Reflecting Messerschmitt's belief in low-weight, low-drag, simple monoplanes, the armament was placed in the fuselage. This kept the wings very thin and light. Two synchronized machine guns were mounted in the cowling, firing over the top of the engine and through the propeller arc. An alternative arrangement was also designed, consisting of a single autocannon firing through a blast tube between the cylinder banks of the engine, known as a Motorkanone mount in German. [nb 3] This was also the choice of armament layout on some contemporary monoplane fighters, such as the French Dewoitine D.520, or the American Bell P-39 Airacobra, and dated back to World War I's small run of SPAD S.XII moteur-canon, 37 mm cannon-armed fighters in France.
When it was discovered in 1937 that the RAF was planning eight-gun batteries for its new Hawker Hurricane and Supermarine Spitfire fighters, it was decided that the Bf 109 should be more heavily armed. The problem was that the only place available to mount additional guns was in the wings. Only one spot was available in each wing, between the wheel well and slats, with room for only one gun, either a 7.92 mm MG 17 machine gun, or a 20 mm MG FF or MG FF/M cannon.
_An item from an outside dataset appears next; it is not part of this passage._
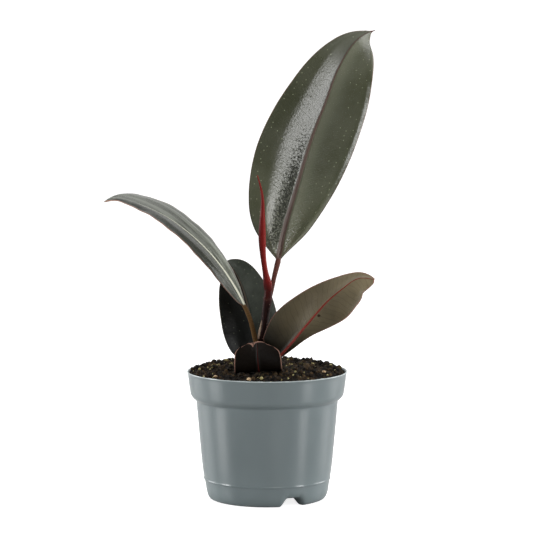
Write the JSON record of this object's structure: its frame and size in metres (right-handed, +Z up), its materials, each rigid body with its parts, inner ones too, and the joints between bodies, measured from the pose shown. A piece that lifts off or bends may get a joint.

The first version of the 109 to have wing guns was the C-1, which had one MG 17 in each wing. To avoid redesigning the wing to accommodate large ammunition boxes and access hatches, an unusual ammunition feed was devised whereby a continuous belt holding 500 rounds was fed along chutes out to the wing tip, around a roller, and then back along the wing, forward and beneath the gun breech, to the wing root, where it coursed around another roller and back to the weapon.
The gun barrel was placed in a long, large-diameter tube located between the spar and the leading edge. The tube channeled cooling air around the barrel and breech, exhausting from a slot at the rear of the wing. The installation was so cramped that parts of the MG 17's breech mechanism extended into an opening created in the flap structure.
The much longer and heavier MG FF had to be mounted farther along the wing in an outer bay. A large hole was cut through the spar allowing the cannon to be fitted with the ammunition feed forward of the spar, while the breech block projected rearward through the spar. A 60-round ammunition drum was placed in a space closer to the wing root causing a bulge in the underside. A small hatch was incorporated in the bulge to allow access for changing the drum. The entire weapon could be removed for servicing by removing a leading edge panel.
From the 109F-series onwards, guns were no longer carried inside the wings. Instead, the Bf 109F had a 20 mm gun firing through the propeller shaft. The change was disliked by leading fighter pilots such as Adolf Galland and Walter Oesau, but others such as Werner Mölders considered the single nose-mounted gun to compensate well for the loss of the two wing guns. Galland had his Bf 109F-2 field-modified with a 20 mm MG FF/M autocannon, the "/M" suffix indicating the capability of firing thin-walled 20mm mine shells, installed internally in each wing.[nb 4]
In place of internal wing armament, additional firepower was provided through a pair of 20 mm MG 151/20 cannons installed in conformal gun pods under the wings. The conformal gun pods, exclusive of ammunition, weighed 135 kg (298 lb); and 135 to 145 rounds were provided per gun. The total weight, including ammunition, was 215 kg. Installation of the under-wing gun pods was a simple task that could be quickly performed by the unit's armourers, and the gun pods imposed a reduction of speed of only 8 km/h (5 mph). By comparison, the installed weight of a similar armament of two 20 mm MG 151/20 cannon inside the wings of the Fw 190A-4/U8 was 130 kg (287 lb), without ammunition.
Although the additional armament increased the fighter's potency as a bomber destroyer, it had an adverse effect on the handling qualities, reducing its performance in fighter-versus-fighter combat and accentuating the tendency of the fighter to swing pendulum-fashion in flight.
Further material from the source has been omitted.